Po 21 ligowych kolejkach Fortuna 1. Ligi "Zieloni" plasują się na 13 pozycji. To miejsce gwarantuje utrzymanie, ale zespół nad strefą spadkową ma zaledwie 4 punkty przewagi. - Przed nami tylko 13 meczów. To bardzo krótki okres - przyznaje trener Petr Nemec.
Jeden cel
- Czeka nas trudne 13 spotkań. Mam nadzieję, że kadra którą dysponujemy udźwignie ciężar walki o utrzymanie. W maju chcemy cieszyć się z utrzymania - dodaje Dawid Frąckowiak, dyrektor sportowy Warty.
Piłkarze również są świadomi zadania jakie ich czeka. Ostatnie pół roku dla zespołu z Drogi Dębińskiej było bardzo trudne. Piłkarze przez wiele miesięcy nie otrzymywali wypłat.
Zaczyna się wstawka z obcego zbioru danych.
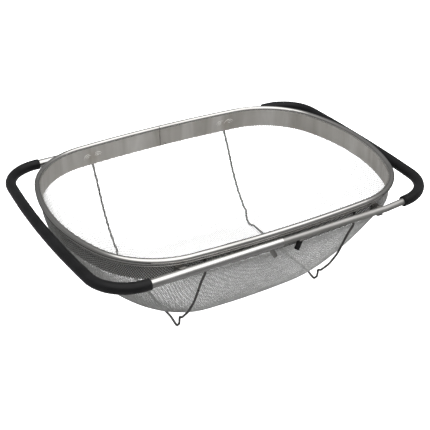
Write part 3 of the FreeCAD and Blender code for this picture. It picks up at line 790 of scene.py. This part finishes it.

Później doszły zmiany właścicielskie, dzięki którym klub zaczął wychodzić na prostą. Teraz piłkarze muszą udowodnić, że zasługują na występy w pierwszej lidze.
- Doskonale wiemy jaki mam cel i co musimy zrobić, aby utrzymać zespół - opowiada Bartosz Kieliba, kapitan drużyny. - Jesteśmy zdeterminowani, aby pozostać na zapleczu ekstraklasy - dodaje.
Nowe twarze w zespole
Pomóc w tym mają nowe twarze.Zimą zespół przeszedł dość gruntowną przebudowę. Odeszli piłkarze, którzy nie sprostali pierwszoligowym oczekiwaniom. W ich miejsce pojawili się nowi zawodnicy, którzy mają pomóc w utrzymaniu - Mamy nadzieję, że wszystkie transfery podniosą wartość sportową drużyny i wzmocnią rywalizację. Trener ma 2 zawodników do dyspozycji na każdej pozycji - przyznaje Frąckowiak.
Nowe nabytki dobrze prezentowały się w zimowych przygotowaniach. Sprawy w swoje ręce musi jednak wziąć trener "Zielonych" - Teraz mi zostaje zrobić z tych zawodników piłkarzy - przyznaje Nemec. - Z nowych zawodników to do składu mają blisko ci zawodnicy, którzy przyszli z tej samej ligi - dodaje czeski szkoleniowiec.
Do zespołu zimą dołączyło sześciu graczy: Michał Jakóbowski (Bytovia Bytów), Serhij Napołow (Chrobry Głogów), Mateusz Bodzioch (Odra Opole) oraz trzej wypożyczeni gracze: Hubert Sobol (Lech Poznań) i Michał Żebrakowski (Arka Gdynia) i Konrad Syldatk (Lubuszanin Trzcianka).
Na początek Bytovia
Pierwszy wiosenny mecz już w najbliższą sobotę. Poznaniacy udają się do Bytowa na mecz z tamtejszą Bytovią. Zespół z Kaszub plasuje się na 10. pozycji i ma zaledwie 3 punkty więcej od "Zielonych". W krótkiej rundzie każdy mecz będzie niezwykle ważny, ale spotkania z bezpośrednimi rywalami w walce o utrzymanie są niemal na wagę złota.
Czarnym koniem i języczkiem u wagi w sobotę może okazać się Michał Jakóbowski. Zawodnik zimą trafił do Warty właśnie z Bytovii. - Kto inny miałby znać tę murawę niż on? Liczymy, że zna wszystkie nierówności, które są na boisku w Bytowie - śmieje się trener Nemec.
Początek meczu w Bytowie o godz. 16:00. Pierwszy mecz w Poznaniu odbędzie się 10 marca (godz. 15:00), a przeciwnikiem Warty będzie Podbeskidzie Bielsko - Biała. Redakcja ESKA INFO Poznań będzie śledzić poczynania naszego pierwszoligowca i przekazywać najświeższe informacje z obozu "Zielonych".